Leabhar Ghabhála. El libro de las invasiones, traducción de Ramón Sainero, Akal, Madrid, 1988.

Por otro lado, como ya ocurriera en Grecia, los irlandeses también hubieron de soñar con realizar hazañas que pudieran ser narradas o cantadas por los poetas, adquiriendo de ese modo un renombre inmortal. Este mismo deseo, sin ir más lejos, puede ser constatado perfectamente en uno de los pasajes de El robo del toro de Cooley en el que Cú Chulainn, al día siguiente de haber sembrado el pánico y la destrucción entre las filas incursoras, decide salir bien temprano al campo de batalla para mostrarse ante los poetas enemigos, los cuales habrían de inmortalizarle en sus versos, libre del furor guerrero que deformara su aspecto la noche anterior:
«Por la mañana, Cú Chulainn salió a reconocer la hueste y mostrar así su grácil y bello aspecto a las mujeres, muchachas y damas, a los poetas [filedaib] y áes dána, pues no tenía por honorable ni por digna la terrible y mágica apariencia bajo la que se había mostrado la noche anterior».
Sin embargo, el pasaje que mejor puede mostrarnos la importancia que llegó a tener el renombre entre los irlandeses no es otro que aquel en el que Cú Chulainn, como ya vimos, acepta una breve vida si con ello puede alcanzar fama duradera.

También Fer Diad, el gran oponente y hermano de armas de Cú Chulainn, no tiene más remedio que enfrentarse con éste en combate singular para evitar de ese modo la vergüenza de las sátiras que los poetas, por orden de la reina Medb de Connacht, podrían lanzar contra él:
«mensajeros y heraldos fueron enviados ante Fer Diad. Pero Fer Diad los rechazó y esquivó y de nuevo los volvió a rechazar negándose a ir con ellos, pues sabía para qué le querían, para pelear con su amigo, compañero y hermano de armas, Cú Chulainn mac Sualtaim, así que no fue con ellos. Entonces Medb le envió druidas [drúith], poetas satíricos [glámma] y mordaces oradores [crúadgressa] para que, contra él, lanzaran tres burlas [áera] y tres sátiras [glámma dícend] que jamás lo abandonaran y le hicieran surgir sobre su cara tres ampollas [bolgavergüenza [ail], reproche [anim] y deshonra [athis], las cuales habrían de matarlo antes de nueve días si es que no moría el primero».
Varios libros de relatos irlandeses medievales. De izquierda a derecha: Táin Bó Cuailnge (La Razzia de Ganado de Cuailnge), traducido al castellano por Manuel Alberro, Toxosoutos, Noia, 2005; Táin Bó Cúailnge. Recension I, edición irlandesa y traducción inglesa de Cecile O'Rahilly, Dublin Institute for Advanced Studies, Dublín, 2002; Táin Bó Cúalnge from the Book of Leinster, edición irlandesa y traducción inglesa de Cecile O'Rahilly, Irish Texts Society, Dublín, 1967; Cuentos medievales irlandeses, traducidos al castellano por Juan Renales, Víctor M. Renero y Pilar Ortiz, Toxosoutos, Noia, 2006.

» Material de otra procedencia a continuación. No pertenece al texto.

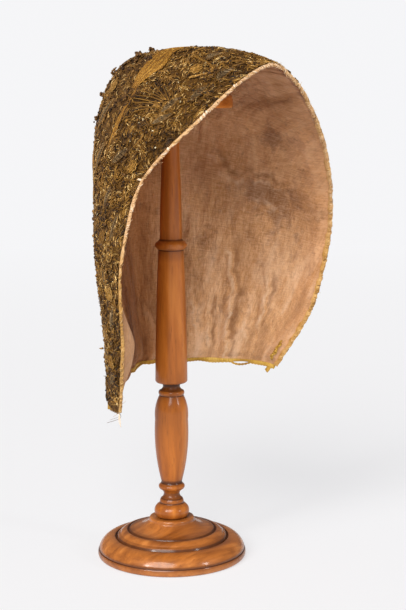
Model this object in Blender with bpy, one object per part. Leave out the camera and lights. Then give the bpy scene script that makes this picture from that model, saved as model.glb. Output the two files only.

Qué duda cabe, ningún otro pasaje de entre todos los que pueden ser localizados en la antigua literatura irlandesa es capaz de ilustrar, tal y como éste lo hace, el poder eficaz de la palabra druídica, pues ésta, si llegaba a ser encauzada en último extremo en la sátira conocida como glám dícenn, podía incluso poner fin a la soberanía del rey, atacando los cimientos sagrados sobre los cuales su reinado venía a sostenerse. En consecuencia, siendo menos que rey, ¿cómo no habría Fer Diad de aceptar el combate que los druidas le imponen? Por ello, temeroso de lo que los poetas pudieran hacerle, no tiene más remedio que aceptar su destino y morir a manos de su propio amigo y condiscípulo.